Não escapou aos cientistas o fato de as rochas serem arredondadas, como pedras de rios. E aí entra outro aspecto tão interessante quanto estranho de Titã: ele é o único corpo do Sistema Solar, além da Terra, a ter um ciclo hidrológico. A temperatura é tal que metano, em vez de água, pode estar ora em estado líquido, ora em estado gasoso. Ou seja, metano evapora e chove, e Titã tem vários lagos e pequenos mares dessa substância em sua superfície. Tão familiar e tão bizarro, tudo ao mesmo tempo.
Especula-se que, sob a atmosfera e a superfície congelada, Titã possa, a exemplo de outros mundos do Sistema Solar exterior, ter um oceano de água líquida, talvez misturado a amônia (que reduziria a temperatura de congelamento), mantido aquecido pelo efeito de maré. Não está descartada a presença de criovulcanismo – vulcões que expelem lava de água de vez em quando na superfície.
Será que, num passado remoto, esse oceano pode ter estado diretamente exposto à atmosfera, em forma líquida? Estudos feitos por Brett Bladman, da Universidade da Columbia Britânica, em 2006, mostram que pedras ejetadas da Terra por impactos de asteroides poderiam chegar a Titã.
“Micróbios da Terra podem ter sido levados à superfície de Titã”, afirma Ralph Lorenz, cientista britânico que participa da missão da Cassini, complementando que a chance de isso ter acontecido é baixíssima. “Se [os micróbios] calharam de pousar durante os primórdios de Titã, quando o oceano de água e amônia estava exposto à atmosfera, talvez possam ter florescido. Você nunca pode dizer nunca.”
VIDA COMO NÃO A CONHECEMOS
Uma ideia que talvez seja ainda mais intrigante é imaginar vida diferente da terrestre habitando Titã. Será que uma química completamente diferente não poderia usar metano como solvente, em vez de água? Há quem especule que formas de vida baseadas em silício – elemento químico similar ao carbono, mas bem menos versátil para formar moléculas – encontrariam um ambiente propício em mundos gelados. É uma proposta que há muito tempo circula na ficção científica e que pode fazer sentido em um ambiente tão alienígena quanto Titã.

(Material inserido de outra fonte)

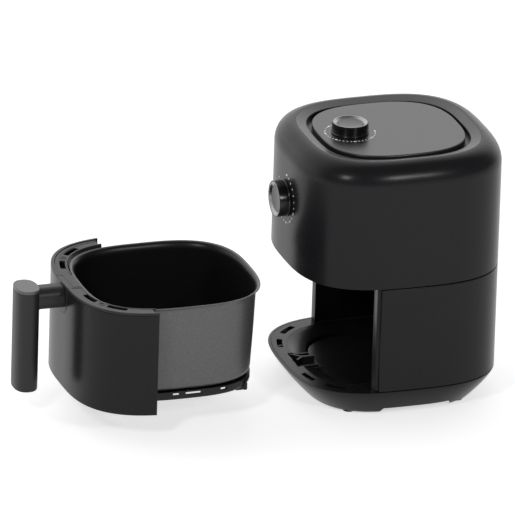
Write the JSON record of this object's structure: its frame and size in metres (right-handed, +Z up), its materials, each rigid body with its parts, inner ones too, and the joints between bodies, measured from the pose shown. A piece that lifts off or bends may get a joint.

Afinal, em meio àquele frio, a energia disponível para reações químicas é menor, e talvez as ligações feitas por carbono sejam fortes demais para ser quebradas à vontade. As de silício, menos poderosas, mas com características similares, talvez sejam melhores para construir a base de moléculas úteis para a vida.
Embora alguns astrobiólogos, como Dirk Schulze-Makuch e David Grinspoon, ousem imaginar possíveis metabolismos adequados a seres vivos em Titã, por ora tudo não passa de especulação. Parte-se da premissa de que a vida é um processo químico que pode se originar e se configurar de muitas maneiras diferentes. Não sabemos se esse realmente é o caso.